Pull out every line below holding the word "Identity".

▼

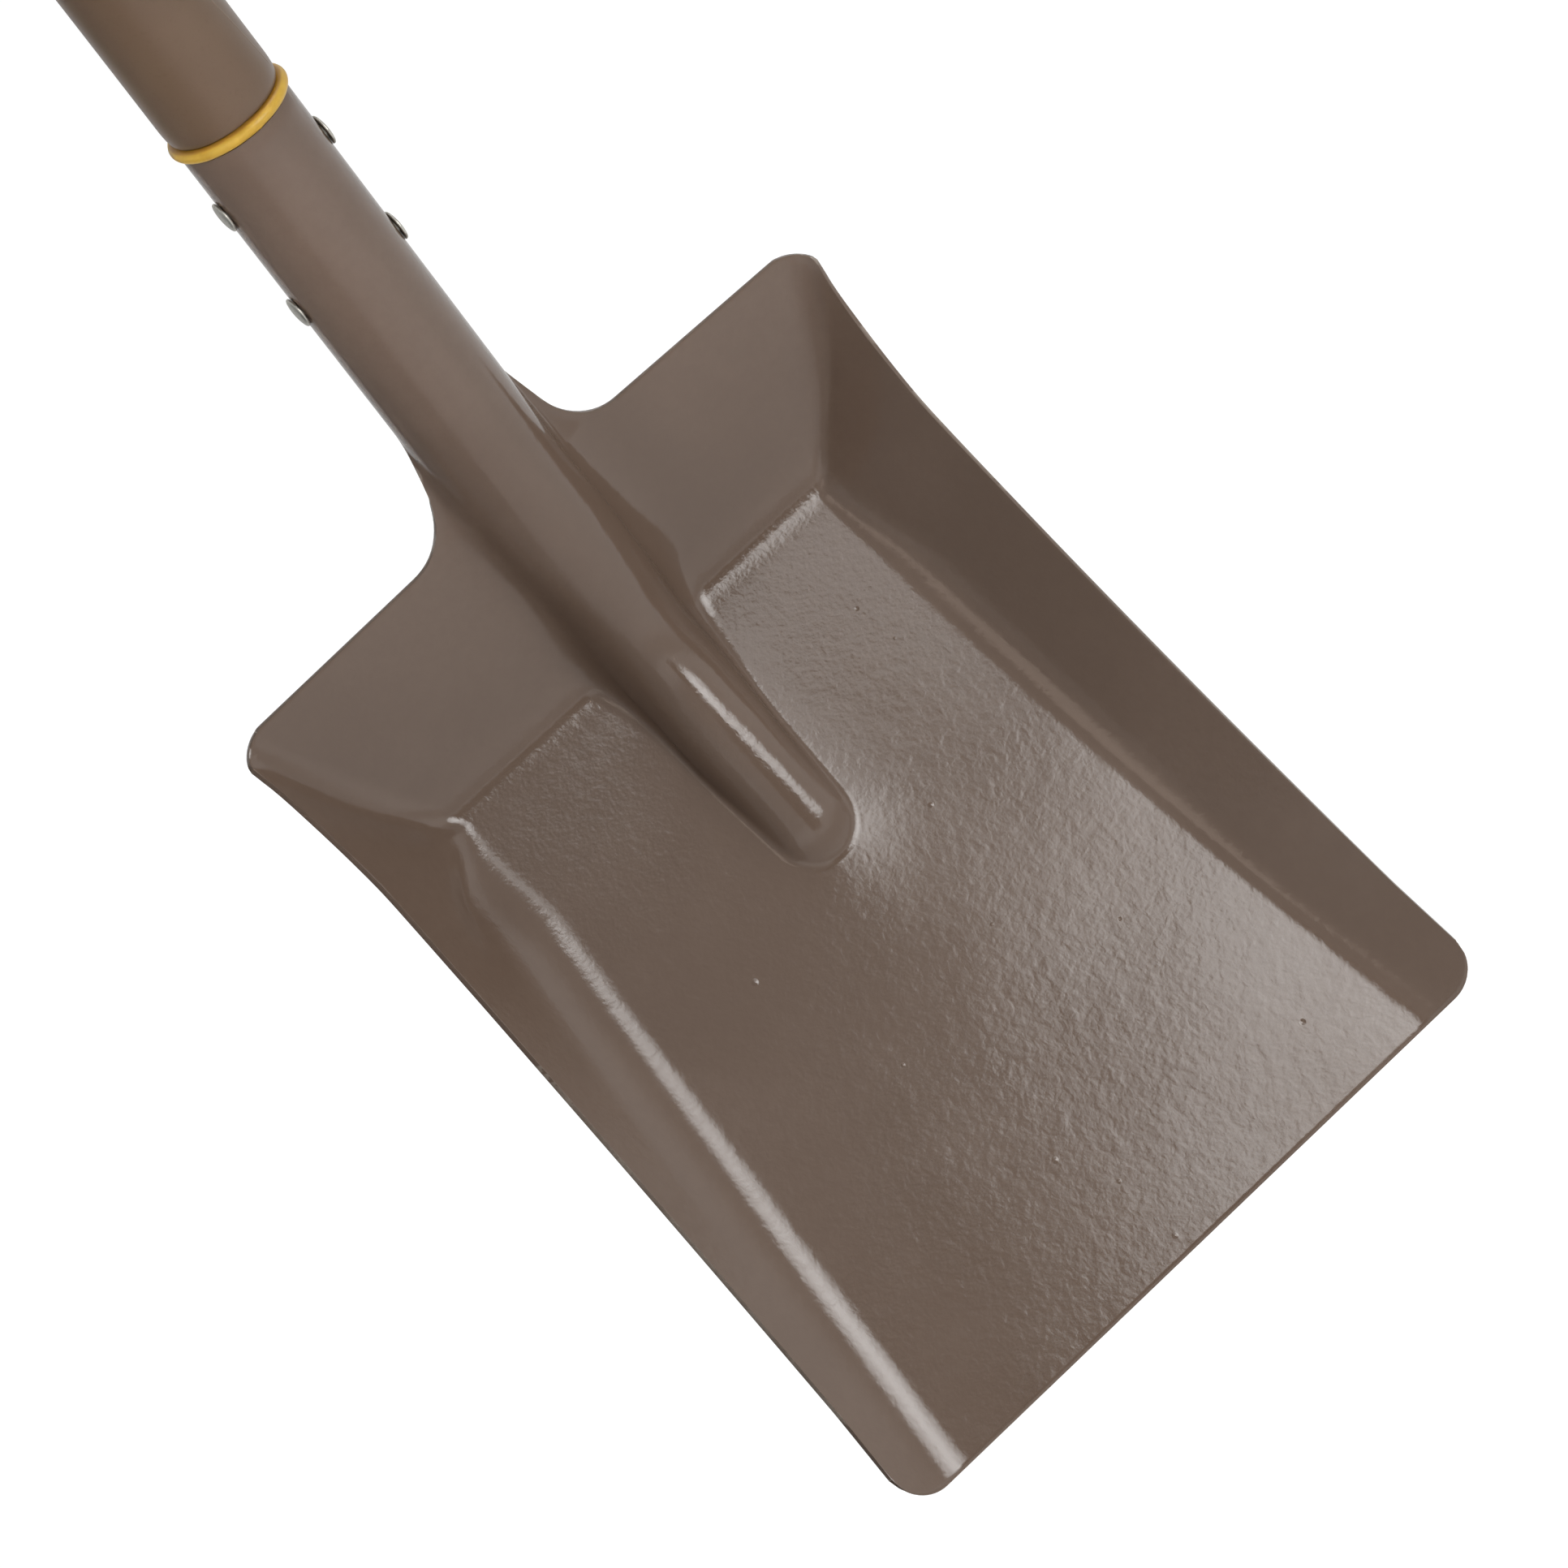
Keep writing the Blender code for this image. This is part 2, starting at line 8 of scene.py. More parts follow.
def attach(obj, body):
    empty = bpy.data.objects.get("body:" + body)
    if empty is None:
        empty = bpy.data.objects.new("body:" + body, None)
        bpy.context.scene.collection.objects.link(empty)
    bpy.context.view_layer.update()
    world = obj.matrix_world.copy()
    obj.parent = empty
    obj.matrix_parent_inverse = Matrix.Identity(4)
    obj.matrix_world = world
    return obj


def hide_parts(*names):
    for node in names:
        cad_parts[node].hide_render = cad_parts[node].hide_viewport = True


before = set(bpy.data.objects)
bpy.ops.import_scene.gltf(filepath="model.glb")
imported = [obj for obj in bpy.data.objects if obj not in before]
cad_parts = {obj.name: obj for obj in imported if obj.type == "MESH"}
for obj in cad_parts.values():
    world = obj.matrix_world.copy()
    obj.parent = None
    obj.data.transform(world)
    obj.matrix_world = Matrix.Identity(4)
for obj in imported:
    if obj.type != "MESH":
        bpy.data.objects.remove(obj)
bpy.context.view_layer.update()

# Sizes in metres. Places along the sheet and the shaft are measured from the heel, where the pan's
# floor folds into its back wall; the world's origin is HANG_POINT above it. A pair named GROWS, FADES
# or ACROSS holds the place where a change starts and the place where it is complete; for LEFT_INSET these
# are shares of the floor's length. A CURVE or SHARE is a plain number.
HANG_POINT = 0.7699
CLEARANCE = 0.0003

LIFT = math.radians(38.6)
SHEET = 0.0018
FLOOR_LENGTH = 0.252
FLOOR_HALF_AT_HEEL = 0.0755
MOUTH_HALF = 0.1222
MOUTH_TRIM = 0.0004
MOUTH_ROLL = 0.0018
MOUTH_ROLL_DEPTH = 0.0004
MOUTH_CORNER = 0.012
MOUTH_CORNER_FADE = 0.040
WAIST_HALF = 0.1130
WAIST_UP = -0.008
WAIST_CURVE = 0.45
SHOULDER_HALF = 0.1180
SHOULDER_UP = 0.0750
SHOULDER_CURVE = 1.7
SHOULDER_CORNER = 0.0105
SHOULDER_CORNER_FADE = 0.030
SHOULDER_CREASE_INSET = 0.008
WALL_AT_MOUTH = 0.007
WALL_AT_SHOULDER = 0.047
WALL_TOP_CURVE = 0.35
HEEL_START = -0.0044
HEEL_FOLD = ((0.050, math.radians(8.0)), (0.012, math.radians(20.0)), (0.045, math.radians(16.5)))
FLOOR_WAVES = ((0.00006, 55.0, 38.0, 0.0), (0.00004, -31.0, 83.0, 1.0))
FLOOR_WAVES_FADE = 0.020

# The bends between the floor and the side walls; the left and right walls were not pressed quite alike.
RIGHT_START_AT_MOUTH = 0.0965
RIGHT_START_CURVE = 1.5
RIGHT_BEND = 0.020
RIGHT_BEND_AT_MOUTH = 0.030
RIGHT_BEND_GROWS = (-0.18, -0.25)
RIGHT_BEND_AT_HEEL = 0.009
RIGHT_HEEL_REACH = 0.035
LEFT_START_AT_MOUTH = 0.1005
LEFT_INSET = 0.0062
LEFT_INSET_GROWS = (0.04, 0.18)
LEFT_INSET_SHARE_AT_MOUTH = 0.15
LEFT_BEND = 0.030
LEFT_BEND_AT_HEEL = 0.0135
LEFT_HEEL_REACH = 0.024
BACK_BEND = 0.018
BACK_BEND_GROWS = (0.003, 0.033)
FIRST_FILLET_SHARE = 0.3
LARGEST_FILLET_SHARE = 0.45
FILLET_ROUNDS = 4
BEND_MARGIN = 0.0015
BEND_LIMIT_SHARE = 0.92

RIB_HEIGHT = 0.0065
RIB_HALF = 0.0135
RIB_LENGTH = 0.087
RIB_NOSE = 0.015
NOSE_START = RIB_NOSE - RIB_LENGTH
NOSE_SLOPE = 0.23
RIB_FULL_WIDTH_UP = 0.060
RIB_CREST_BEND = 0.0123
CREST_BEND_START = 0.030
CREST_ROUNDING = 0.014
RIB_FOOT = 0.0023
NECK_FOOT = 0.0075
NECK_FOOT_GROWS = (-0.036, 0.038)
NECK_FOOT_STRETCH = 1.7
NECK_FOOT_STRETCH_GROWS = (0.0, 0.050)
RIB_FLATTER = 1.2
RIB_FLATTER_GROWS = (-0.015, -0.055)
RIB_SWELL = 0.0007
RIB_SWELL_REACH = 0.0110
LEAN_ON_FLOOR = 0.0016
LEAN_AT_HEEL = 0.0034
LEAN_GROWS = (-0.050, -0.005)
LEAN_FADES = (0.090, 0.030)
LEAN_ACROSS = (0.052, 0.022)
RIB_TILT = 0.09
TILT_GROWS = (-0.065, -0.020)
TILT_FADES = (0.090, 0.040)

SOCKET_RADIUS = 0.0192
SOCKET_TOP = 0.232
SEAM_TURN = 0.0012 / (2 * SOCKET_RADIUS)
BACK_EDGE = 0.0769
NECK_HALF = SOCKET_RADIUS + 0.0082
NECK_RADIUS = 0.015
NECK_TAPER = 0.23
LEAST_WEB = 0.0004
WRAP_START = 0.098
WRAP_END = 0.150
WRAP_EVENNESS = 0.6

LOWER_RIVET = 0.171
UPPER_RIVET = 0.210
RIVET_SHANK = 0.0024
RIVET_HEAD = 0.0052
RIVET_DOME = 0.0015
RIVET_EDGE = 0.0005
RIVET_CHAMFER = 0.00015
RIVET_FLAT_DEPTH = 0.00008
RIVET_FLAT_SHARE = 0.22

CORE_RADIUS = SOCKET_RADIUS - SHEET - CLEARANCE
BORE_RADIUS = CORE_RADIUS + CLEARANCE
SLEEVE_RADIUS = SOCKET_RADIUS + 0.0004
SLEEVE_END_RADIUS = SLEEVE_RADIUS - 0.0012
SLEEVE_END_LENGTH = 0.007
SLEEVE_END_CURVE = 0.8
SLEEVE_LENGTH = 0.362
SLEEVE_RIM_START = 0.001
SLEEVE_RIM = ((0.0002, 0.0003), (0.0006, 0.0))
SLEEVE_UNEVENNESS = 0.00006
SLEEVE_TWIST = 40.0
RING_BEAD = 0.0020
RING_RADIUS = SOCKET_RADIUS + 0.0018
RING_FLAT_SHARE = 0.9
RING_UNEVENNESS = 0.00008
RING_BOTTOM = SOCKET_TOP + CLEARANCE
SLEEVE_BOTTOM = RING_BOTTOM + 2 * RING_BEAD + CLEARANCE
SLEEVE_TOP = SLEEVE_BOTTOM + SLEEVE_LENGTH

FLASH_TURN = math.radians(4.2)
FLASH_UP = RING_BOTTOM + 0.0006
FLASH_HEIGHT = 0.0004
FLASH_REACH = 0.0009
FLASH_FLATNESS = 1.6

COLLAR_BOTTOM = SLEEVE_TOP + CLEARANCE
GRIP_COLLAR_RADIUS = BORE_RADIUS + 0.0051
GRIP_COLLAR_LENGTH = 0.064
GRIP_SHOULDER = 0.027
GRIP_CHAMFER = 0.0015
GRIP_HALF_WIDTH = 0.042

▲

== RESPONSE TO THIS EXERCISE ==
    obj.matrix_parent_inverse = Matrix.Identity(4)
    obj.matrix_world = Matrix.Identity(4)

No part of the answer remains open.